Feid Lights Up Medellín With Three Sold-Out Hometown Shows: Concert Review

·4-min read

La Macarena in Colombia has a long history of hosting boisterous energy. The stadium has served as a venue for both concerts and bullfights since 1945, but on the weekend of Sept. 9, the ring was populated by Medellín native Salomón Villada Hoyos, otherwise known as Feid.

The reggaeton singer-songwriter sold out three consecutive nights at the stadium – a feat that not even two other hometown heroes, J. Balvin and Karol G., can claim (yet). Feid also famously beat out the late “Ídolo de México” Vicente Fernández, who performed there for the last time in Colombia in 2012.

Tickets for all three nights of Feid’s “Nitro Jam” shows sold out in just two days, while tickets for opening night sold out in two hours, according to El Colombiano.

Feid has been an active and successful songwriter for years, penning songs for Balvin and fellow Colombian reggaeton star Reykon, Sebastián Yatra and more. However, Ferxxo – as some affectionately call him – has grown into somewhat of an emblematic figure, representing his home city with an alluring and emotive sound that’s idolized far beyond the forests of Antioquia.

So when “Nitro Jam” finally arrived at La Macarena, fulfilling what the Medellín artist has called one of his biggest goals, the singer was met with a striking response.

Although Feid didn’t hit the stage until around 11 p.m., the ferocious sing-along to tracks by Bad Bunny, Plan B and Don Omar set the tone for the rest of the night. A sea of fans sporting neon green and white goggles reading “Ferxxo” moved like a single organism. Jumbo screens panned to audience members who would respond by kissing the closest person to them — and one same-sex couple prompted the crowd of 10,000 to let out pulsating screams of approval.

As the arena lights dimmed, Feid’s silhouette appeared in the center of a white curtain, which fell as the first notes of the fiery “Normal” started to play. On either side of the stage, two motorcycles decorated the platforms that supported a DJ and live sound engineer; on the right was guitarist Pedro Mejía (who later played the instrument behind his head).

Pyrotechnics flared as Feid dove into two more tracks and after, as he addressed the audience at length for the first time that night, a green cake was handed to him for the introduction of “Feliz Cumpleanos Ferxxo,” a single released just last month in honor of his 30th birthday. Instead of keeping the cake to himself, he tried to find someone celebrating a birthday in the crowd, but found it impossible to make sense of any comments from the crowd. So he he bent down and handed the cake to someone in the front row (who may or may not have been celebrating a 15th birthday).

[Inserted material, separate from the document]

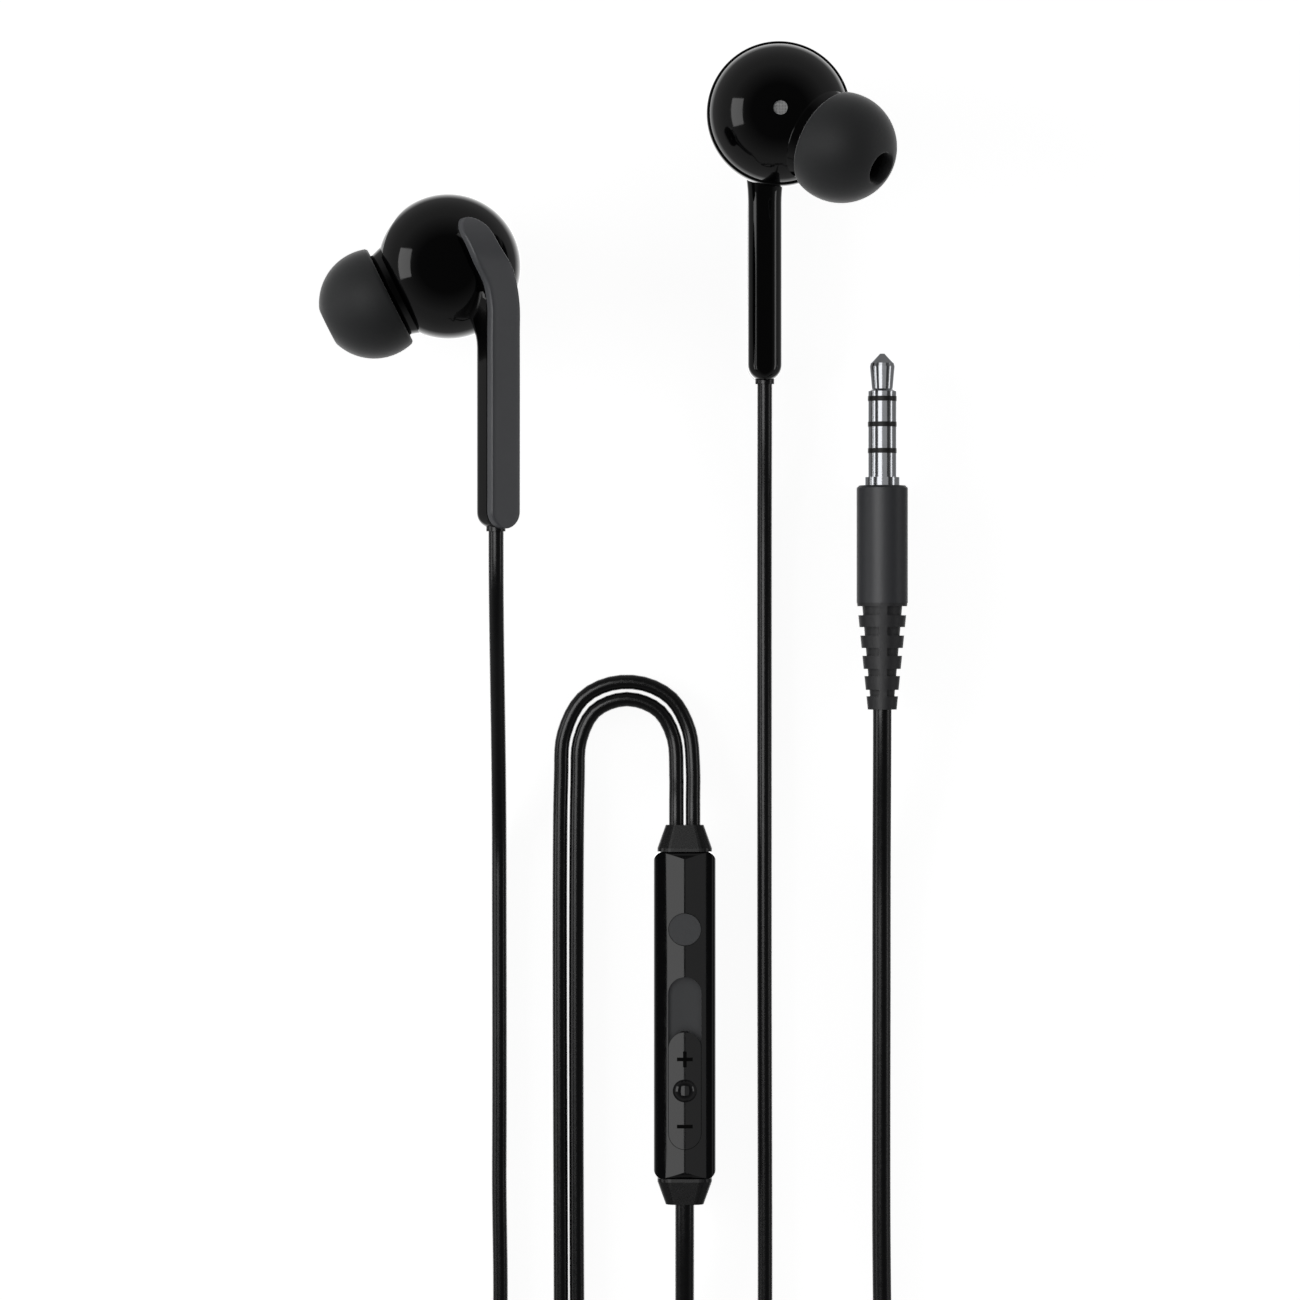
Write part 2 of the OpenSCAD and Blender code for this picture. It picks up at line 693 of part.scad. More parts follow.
left_front_shell();
left_rear_shell();
left_trim_plate();
left_nozzle_mesh();
left_vent_mesh();
left_driver_frame();
left_driver_yoke();
left_driver_magnet();
left_pole_plate();
left_voice_coil();
left_diaphragm();
left_driver_board();
left_lead_bush();
left_lead_knot();
left_ear_tip();
right_front_shell();
right_rear_shell();
right_trim_plate();
right_nozzle_mesh();
right_vent_mesh();
right_driver_frame();
right_driver_yoke();
right_driver_magnet();
right_pole_plate();
right_voice_coil();
right_diaphragm();
right_driver_board();
right_lead_bush();
right_lead_knot();
right_ear_tip();
remote_back_shell();
remote_front_shell();
remote_top_collar();
remote_bottom_collar();
play_button();
volume_slider();
slider_knob();
slider_track();
circuit_board();
play_switch();
switch_plunger();
volume_potentiometer();
potentiometer_lever();
microphone();
plug_tip();
plug_first_ring();
plug_second_ring();
plug_sleeve();
plug_insulators();
plug_barrel();
plug_strain_relief();
left_lead();
right_lead();
main_lead_start();
main_coil();
main_lead_end();
coil_tie();
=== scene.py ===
import json
import math

import bmesh
import bpy
from mathutils import Matrix, Vector


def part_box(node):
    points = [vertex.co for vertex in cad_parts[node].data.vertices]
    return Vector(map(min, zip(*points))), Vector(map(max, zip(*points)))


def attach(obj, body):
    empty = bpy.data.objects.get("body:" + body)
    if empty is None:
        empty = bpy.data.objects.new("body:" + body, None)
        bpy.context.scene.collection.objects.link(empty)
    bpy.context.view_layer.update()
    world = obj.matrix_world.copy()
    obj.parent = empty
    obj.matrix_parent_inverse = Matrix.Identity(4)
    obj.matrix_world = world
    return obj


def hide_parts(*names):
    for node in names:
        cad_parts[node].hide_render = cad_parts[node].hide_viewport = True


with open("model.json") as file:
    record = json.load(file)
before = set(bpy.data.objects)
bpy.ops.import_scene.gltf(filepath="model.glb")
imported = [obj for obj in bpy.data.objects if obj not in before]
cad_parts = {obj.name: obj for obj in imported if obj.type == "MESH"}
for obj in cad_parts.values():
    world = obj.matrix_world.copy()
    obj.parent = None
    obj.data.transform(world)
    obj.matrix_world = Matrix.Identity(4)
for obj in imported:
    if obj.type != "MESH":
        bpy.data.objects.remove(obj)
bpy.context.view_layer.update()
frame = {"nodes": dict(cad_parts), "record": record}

bl_info = {
    "name": "Wired earphones",
    "version": (1, 0, 0),
    "blender": (4, 5, 0),
    "location": "3D View > Sidebar > Earphones",
    "description": "Builds the looks of a pair of wired in-ear earphones around their packed frame",
    "category": "Add Mesh",
}

MM = 0.001
SIDES = ("left", "right")
BODY_OF = {node: body for body, nodes in frame["record"]["behaviour"]["bodies"].items() for node in nodes}
JOINTS = {joint["name"]: joint for joint in frame["record"]["behaviour"]["joints"]}
SLOT_OF = {part["node"]: part["material_slot"] for part in frame["record"]["subparts"]}

# Heights of the leads' middles where they lie on the table, in millimetres
EAR_Z = 0.9
MAIN_Z = 1.15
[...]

The show proceeded with several costume changes, special effects, stage props and theatrics. For his performance of “Te Mata,” a group of dancers joined him onstage; mid-set, Feid appeared standing atop a massive monster truck for a performance of “Castigo.”

The dancers returned masked in red face paint with jumpsuits to match as the DJ spun an unreleased remix of “Nieve” – one of Feid’s more electronic-heavy tracks. Later, a squad of twerking background dancers helped give life to “XXXX,” and as the night drew to a close, Ferxxo teased fans with more cuts from his upcoming project.
“Should we warm up our voices to sing ‘Ferxxo 100’ or not? Because you sing it more chimba than me,” he said, almost instantly firing up the crowd to follow orders and finish the last lines of the new track on their own.

“Ferxxo 100” is one of the singles for Feid’s next album, which will be released via Universal Music Latino in December. In previous interviews, Feid revealed his upcoming project was conceptualized and recorded during the aftermath of a Dec. 2021 motorcycle accident that left him immobilized for two months.

Although few other details have been revealed about the new album, Feid has dropped several singles this year and featured on collaborations — following a hectic album-per-year schedule since he signed with Universal in 2019.

If this string of shows is of any proof, it’s clear the Medellín hero is just getting started.